What is a ‘Traditional Yorkshire Recipe’?

 What is a ‘traditional Yorkshire recipe’?

British regional recipes generally tend to follow the food easily available in any particular place and recipes from Yorkshire are no exception.  The type of work done in an area can also have an impact on what is cooked and when it is served.  Foods, for example, that could be cooked slowly throughout the day (or conversely, prepared and cooked quickly in the late afternoon) were popular when all members of a household were working during the day, but came together for an evening meal.

Many of the recipes shown on this website have their origins in the 19th century, and often earlier, and are the result of creative cooks using their imagination with food easily available to them in their own kitchen cupboards, back gardens, allotments, or corner shops.  Good and tasty, plain and simple, is the cornerstone for these recipes.  The dishes shown here would have been relatively straight-forward and easy to prepare in a typical kitchen, although more time would have been given to prepare food for special occasions, particularly festivals.

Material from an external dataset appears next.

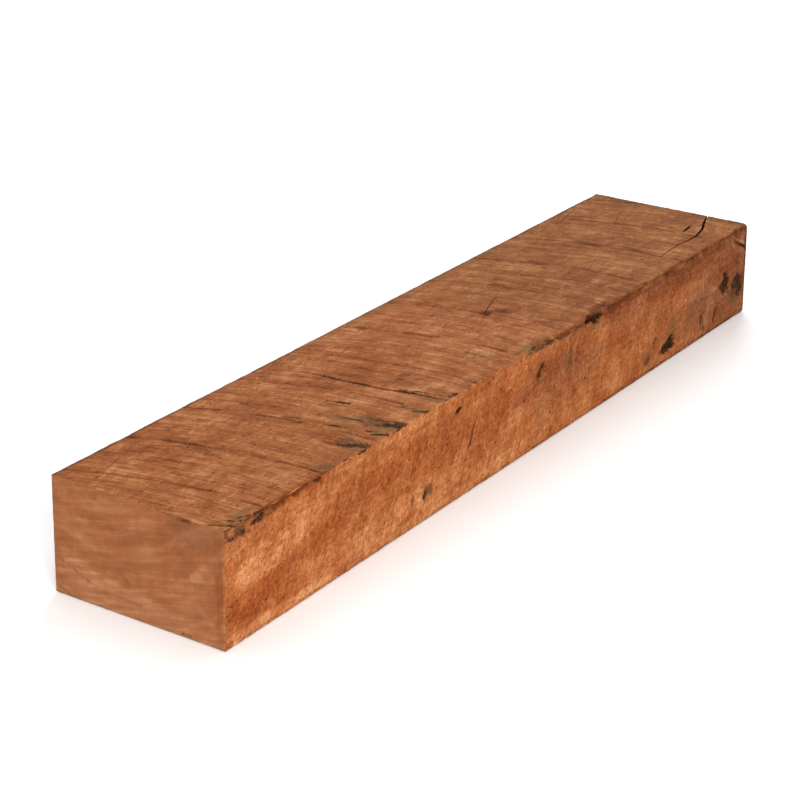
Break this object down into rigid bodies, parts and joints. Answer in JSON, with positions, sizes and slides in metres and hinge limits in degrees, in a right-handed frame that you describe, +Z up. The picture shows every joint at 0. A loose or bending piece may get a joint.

Recipes would have been swopped with neighbours, and later in the 19th century, with the growth of literacy and rise of the postal services, recipes would have been exchanged with friends and relatives across a wider area of the country, thus broadening the repertoire of cooks.

So on this website you will find recipes that appear to have their origins in Yorkshire, although what can happen is that a recipe will arrive from elsewhere, prove popular, and is then given a regional or whimsical name to put a local stamp on it.  For example, whilst ‘Bald Head Pudding’ sounds daft enough to have come from Yorkshire, on closer examination it proves to be a plain good old steak and kidney pudding found and cooked everywhere – from Barnsley to Brighton.

I have tried then, to include on this website recipes that do appear to have a close link and popular association with the region, and their sources are shown, wherever possible.  However, good recipes don’t recognise borders, so their real origins can often be obscured by the mist of time. Some might even have come from Lancashire!